OBJECTIVE » Reproduce the listing verbatim.

INPUT MATERIAL »

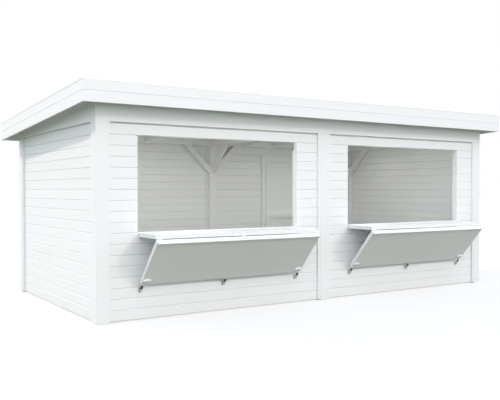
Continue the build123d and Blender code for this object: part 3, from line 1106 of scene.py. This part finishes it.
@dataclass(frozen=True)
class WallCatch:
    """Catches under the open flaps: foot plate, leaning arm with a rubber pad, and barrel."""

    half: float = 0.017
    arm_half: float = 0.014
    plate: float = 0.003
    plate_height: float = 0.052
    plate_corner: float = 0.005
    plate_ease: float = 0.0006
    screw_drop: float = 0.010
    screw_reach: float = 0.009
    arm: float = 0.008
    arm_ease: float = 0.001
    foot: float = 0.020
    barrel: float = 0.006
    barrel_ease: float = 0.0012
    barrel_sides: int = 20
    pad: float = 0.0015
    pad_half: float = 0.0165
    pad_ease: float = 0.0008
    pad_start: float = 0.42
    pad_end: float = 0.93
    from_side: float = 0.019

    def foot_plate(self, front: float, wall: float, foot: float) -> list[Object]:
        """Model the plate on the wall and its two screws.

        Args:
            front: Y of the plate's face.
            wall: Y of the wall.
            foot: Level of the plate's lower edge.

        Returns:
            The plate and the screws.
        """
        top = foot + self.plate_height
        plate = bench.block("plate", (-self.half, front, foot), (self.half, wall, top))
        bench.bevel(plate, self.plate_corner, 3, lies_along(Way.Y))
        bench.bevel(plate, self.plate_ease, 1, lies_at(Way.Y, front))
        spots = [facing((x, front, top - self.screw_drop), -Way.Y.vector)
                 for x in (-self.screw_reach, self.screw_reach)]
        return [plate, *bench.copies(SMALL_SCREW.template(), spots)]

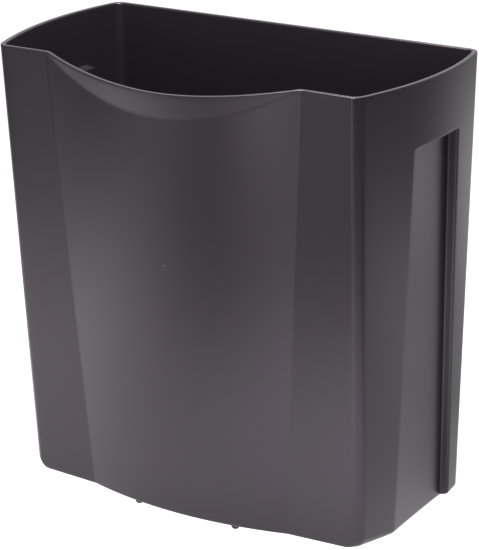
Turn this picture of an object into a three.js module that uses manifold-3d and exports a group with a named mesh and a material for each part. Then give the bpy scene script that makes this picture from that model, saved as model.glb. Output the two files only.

ANSWER TO THIS EXERCISE »
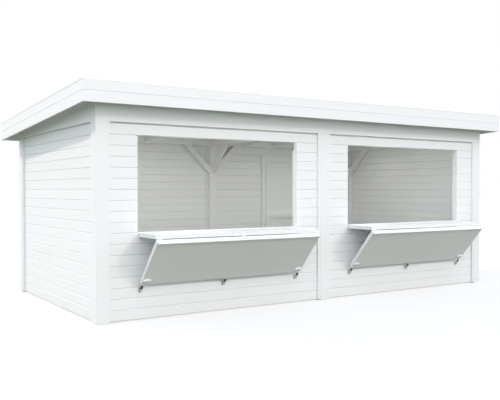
Continue the build123d and Blender code for this object: part 3, from line 1106 of scene.py. This part finishes it.
@dataclass(frozen=True)
class WallCatch:
    """Catches under the open flaps: foot plate, leaning arm with a rubber pad, and barrel."""

    half: float = 0.017
    arm_half: float = 0.014
    plate: float = 0.003
    plate_height: float = 0.052
    plate_corner: float = 0.005
    plate_ease: float = 0.0006
    screw_drop: float = 0.010
    screw_reach: float = 0.009
    arm: float = 0.008
    arm_ease: float = 0.001
    foot: float = 0.020
    barrel: float = 0.006
    barrel_ease: float = 0.0012
    barrel_sides: int = 20
    pad: float = 0.0015
    pad_half: float = 0.0165
    pad_ease: float = 0.0008
    pad_start: float = 0.42
    pad_end: float = 0.93
    from_side: float = 0.019

    def foot_plate(self, front: float, wall: float, foot: float) -> list[Object]:
        """Model the plate on the wall and its two screws.

        Args:
            front: Y of the plate's face.
            wall: Y of the wall.
            foot: Level of the plate's lower edge.

        Returns:
            The plate and the screws.
        """
        top = foot + self.plate_height
        plate = bench.block("plate", (-self.half, front, foot), (self.half, wall, top))
        bench.bevel(plate, self.plate_corner, 3, lies_along(Way.Y))
        bench.bevel(plate, self.plate_ease, 1, lies_at(Way.Y, front))
        spots = [facing((x, front, top - self.screw_drop), -Way.Y.vector)
                 for x in (-self.screw_reach, self.screw_reach)]
        return [plate, *bench.copies(SMALL_SCREW.template(), spots)]

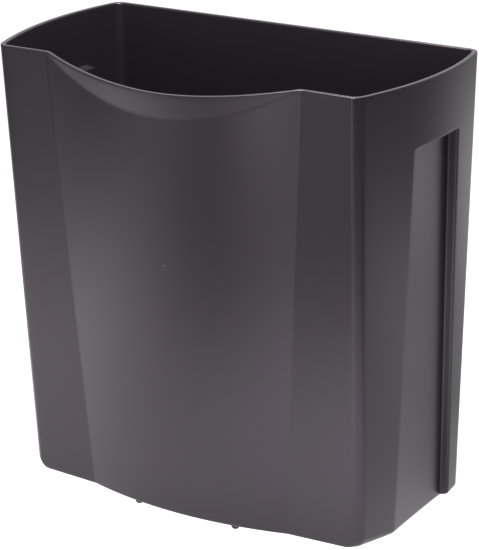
Turn this picture of an object into a three.js module that uses manifold-3d and exports a group with a named mesh and a material for each part. Then give the bpy scene script that makes this picture from that model, saved as model.glb. Output the two files only.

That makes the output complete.